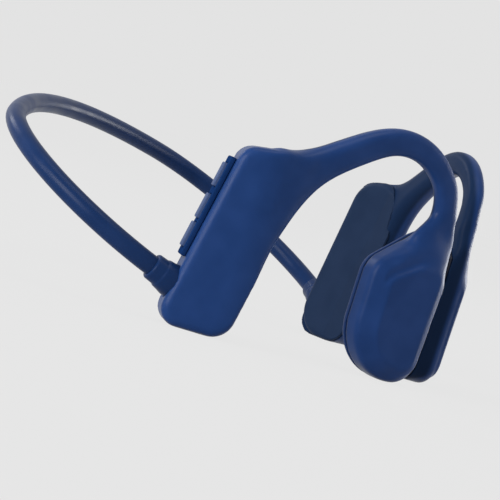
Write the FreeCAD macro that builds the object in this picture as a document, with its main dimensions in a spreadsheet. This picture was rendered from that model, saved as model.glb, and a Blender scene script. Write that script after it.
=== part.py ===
"""Bone conduction headphones, modelled as they come apart on a bench.

Frame: +X forward (the way the wearer looks), +Y to the wearer's left, +Z up. The headphones lie on a
table on the bottoms of the two boxes and the two driver pods, and the origin is under their middle.
The right side is modelled, and the left side mirrors it. Millimetres and degrees.
"""
import FreeCAD, Part
import math
import os
import re

import Sketcher
from FreeCAD import Placement, Rotation, Vector

SIZES = {
    # where the right unit stands
    "rear_x": (8.1793, "box outer rear bottom corner, forward of the origin"),
    "half_gap": (60.56, "box outer rear bottom corner, right of the middle"),
    "box_toe": (28.0, "turn of the box about the vertical, front end inward"),
    "pod_toe": (53.0, "turn of the hook and the driver pod, front end inward"),
    "corner_run": (15.75, "box rear corner to where box face and hook face meet"),
    "corner_round": (14.0, "radius between box face and hook face"),
    "pod_run": (44.5, "that corner to the middle of the pod"),
    # box behind the ear
    "box_width": (16.0, "front to rear, square to the rear edge"),
    "box_height": (42.2, "along the rear edge"),
    "box_top_rise": (5.6, "how much higher the front end of the top edge is"),
    "box_lean": (10.6, "lean of the rear edge"),
    "shell_depth": (8.4, "depth of the outer shell"),
    "cover_thick": (1.6, "thickness of the inner cover"),
    "wall": (1.4, "wall of shells"),
    "box_heel": (4.0, "round of the box's rear bottom corner"),
    "box_corner": (5.2, "corner radius at the floor"),
    "box_shoulder": (4.2, "corner radius at the rear top"),
    "box_edge": (1.8, "radius round the outer face"),
    "cover_edge": (1.5, "radius round the inner cover"),
    # ear hook
    "hook_recess": (0.25, "hook outer face under the box outer face"),
    "hook_thick": (4.6, "hook thickness over the ear"),
    "hook_high": (6.1, "hook height over the ear"),
    "hook_top": (55.1, "top of the hook over the floor"),
    # driver pod
    "pod_width": (20.4, "front to rear"),
    "pod_height": (36.0, "floor to the highest corner, inside the foot of the hook"),
    "pod_peak": (2.9, "that corner, forward of the driver axis"),
    "pod_shoulder": (25.4, "floor to the rear shoulder"),
    "pod_front": (31.0, "floor to the front corner, inside the foot of the hook"),
    "pod_tuck": (1.2, "how far the front edge draws back at the floor"),
    "pod_heel": (12.5, "corner radius, rear at the floor"),
    "pod_proud": (0.6, "outer face of the pod, proud of the hook's"),
    "face_step": (1.0, "height of the face plate on the pod"),
    "face_inset": (1.0, "face plate to the edge of the pod"),
    "face_top": (28.0, "upper end of the face plate"),
    "pod_toe_round": (6.0, "corner radius, front at the floor"),
    "pod_nape": (6.0, "corner radius of the rear shoulder"),
    "pod_shell_depth": (6.8, "depth of the outer half"),
    "gasket_thick": (0.4, "gasket between the pod halves"),
    "cap_thick": (2.1, "inner cap"),
    "pod_edge": (2.6, "radius round the pod outer face"),
    "cap_edge": (1.8, "radius round the cap"),
    # driver
    "driver_height": (15.5, "driver axis over the floor"),
    "driver_diam": (14.4, "spring ring over its rim"),
    "yoke_diam": (11.6, "steel cup"),
    "yoke_high": (2.8, "steel cup height"),
    "yoke_wall": (0.9, "steel cup wall"),
    "coil_diam": (9.0, "voice coil outside"),
    "coil_wall": (0.9, "voice coil wall"),
    "coil_high": (1.5, "voice coil height"),
    "magnet_diam": (6.2, "magnet"),
    "magnet_high": (2.0, "magnet height"),
    "plate_thick": (0.8, "driver plate"),
    "spring_thick": (0.3, "flat spring"),
    "spring_rim": (0.6, "height of the spring's rim"),
    "driver_gap": (0.5, "clearance along the driver axis"),
    "slot_gap": (0.15, "clearance of a key in its slot"),
    "fit_gap": (0.1, "clearance of pieces set in a seat"),
    # neckband
    "band_diam": (4.5, "sleeve"),
    "band_bore": (2.7, "bore of the sleeve"),
    "band_rise": (24.9, "rise of the band to the rear"),
    "band_half_width": (65.6, "middle line, widest place"),
    "band_side_round": (35.0, "radius at the sides"),
    "band_back_round": (111.0, "radius at the back"),
    "band_exit_high": (9.1, "where the band leaves the box, over the floor"),
    "flex_gap": (0.8, "parting of the two sleeve halves at the back"),
    "wire_diam": (1.2, "sprung core wire"),
    "cable_diam": (1.0, "cable that links the units"),
    "wire_tail": (6.0, "length of wire and cable inside the box"),
    "collar_diam": (6.9, "strain relief collar"),
    "collar_step": (6.1, "its thinner outer end"),
    "collar_out": (5.6, "collar outside the box"),
    "collar_root": (3.36, "length of its thick part outside the box"),
    "collar_in": (3.0, "collar inside the box"),
    "hook_wire_diam": (1.0, "spring wire in the hook"),
    "hook_wire_deep": (2.35, "its axis under the hook's face"),
    "lead_diam": (0.9, "sleeved leads in the hook"),
    "lead_deep": (3.5, "their axis under the hook's face"),
    "hook_wire_round": (12.0, "bends of wire and leads"),
    # keys
    "key_wide": (3.2, "across"),
    "key_proud": (1.9, "out of the rear edge"),
    "key_travel": (0.3, "press"),
    "power_key": (5.6, "length of the power key"),
    "volume_key": (5.8, "length of each volume key"),
    "power_gap": (1.9, "power key to volume keys"),
    "volume_gap": (1.0, "between the volume keys"),
    "key_row_low": (0.4, "middle of the keys, under the middle between collar and top"),
    "flange": (0.5, "how far the key's flange reaches under the wall"),
    "bezel_proud": (1.3, "raised strip round the keys"),
    "bezel_end": (1.8, "raised strip past the outer keys"),
    "bezel_wide": (4.9, "raised strip, across"),
    "membrane_thick": (0.3, "soft web behind the keys"),
    "membrane_lap": (0.8, "membrane and switch board past the outer keys"),
    "switch_high": (1.25, "tact switch with its plunger"),
    "plunger_high": (0.4, "its plunger"),
    "plunger_seat": (0.1, "plunger let into the switch"),
    "board_thick": (0.8, "circuit boards"),
    # inside the boxes
    "board_high": (23.0, "main board, up the rear edge"),
    "board_deep": (3.4, "main board under the outer face"),
    "board_foot": (13.0, "lower end of main board and cell"),
    "board_front": (3.3, "front edge of the board to the front of the box"),
    "screw_diam": (1.2, "board screws"),
    "screw_head": (2.4, "heads of the board screws"),
    "screw_in": (2.3, "board screws in from the board's edges"),
    "boss_diam": (3.0, "bosses under the board"),
    "cell_rear": (2.0, "rear of the cell to the rear edge of the box"),
    "cell_wide": (10.4, "battery cell"),
    "cell_high": (22.0, "battery cell"),
    "cell_thick": (5.2, "battery cell"),
    "pad_thick": (1.7, "foam under the cell"),
    "socket_wide": (8.0, "charging seat"),
    "socket_high": (3.6, "charging seat"),
    "socket_at": (20.0, "charging seat up the rear edge"),
    "socket_sunk": (0.2, "charging seat under the cover's face"),
    "lip": (0.6, "lip of pieces seated behind the cover"),
    "pin_diam": (1.2, "charging pins"),
    "pin_head": (0.4, "their heads behind the seat"),
    "pin_sunk": (0.1, "their tips under the cover's face"),
    "light_up": (7.0, "light guide over the charging seat"),
    "light_sunk": (0.05, "light guide under the cover's face"),
    "light_diam": (1.6, "light guide"),
    "mic_diam": (4.0, "microphone capsule"),
    "mic_high": (1.5, "microphone capsule"),
    "mesh_deep": (0.4, "microphone mesh under the cover's face"),
    "mesh_thick": (0.2, "microphone mesh"),
    "can_long": (5.2, "radio can"),
    "can_high": (5.6, "radio can"),
    "can_thick": (1.2, "radio can"),
    "amplifier_wide": (3.6, "amplifier chip, square"),
    "amplifier_thick": (0.8, "amplifier chip"),
    "head_thick": (0.8, "heads of the board screws"),
    "guard_step": (0.6, "battery board's edge in from the cell's faces"),
    "hub_gap": (0.2, "yoke's hub to the spring's rim"),
    "spring_ring": (1.6, "rim of the flat spring, twice its breadth"),
    "slot_off": (1.2, "slots of the flat spring, off its middle"),
    "slot_start": (1.4, "from the driver axis to where they start"),
    "slot_stop": (0.8, "from where they stop to the spring's edge"),
}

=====

-- Work to complete --
Using the data above, restate word for word the lines from its opening line through the line that contains "on a bench.", and no more.

-- Output of the task --
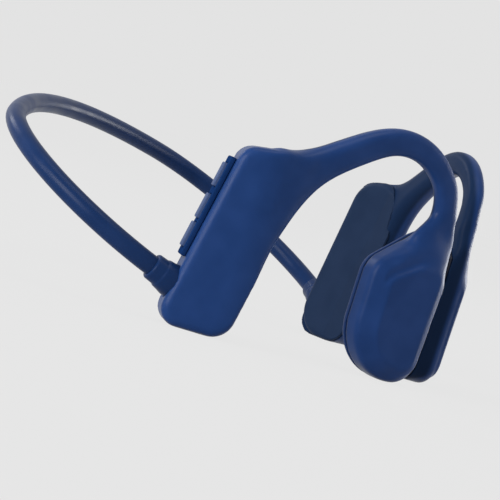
Write the FreeCAD macro that builds the object in this picture as a document, with its main dimensions in a spreadsheet. This picture was rendered from that model, saved as model.glb, and a Blender scene script. Write that script after it.
=== part.py ===
"""Bone conduction headphones, modelled as they come apart on a bench.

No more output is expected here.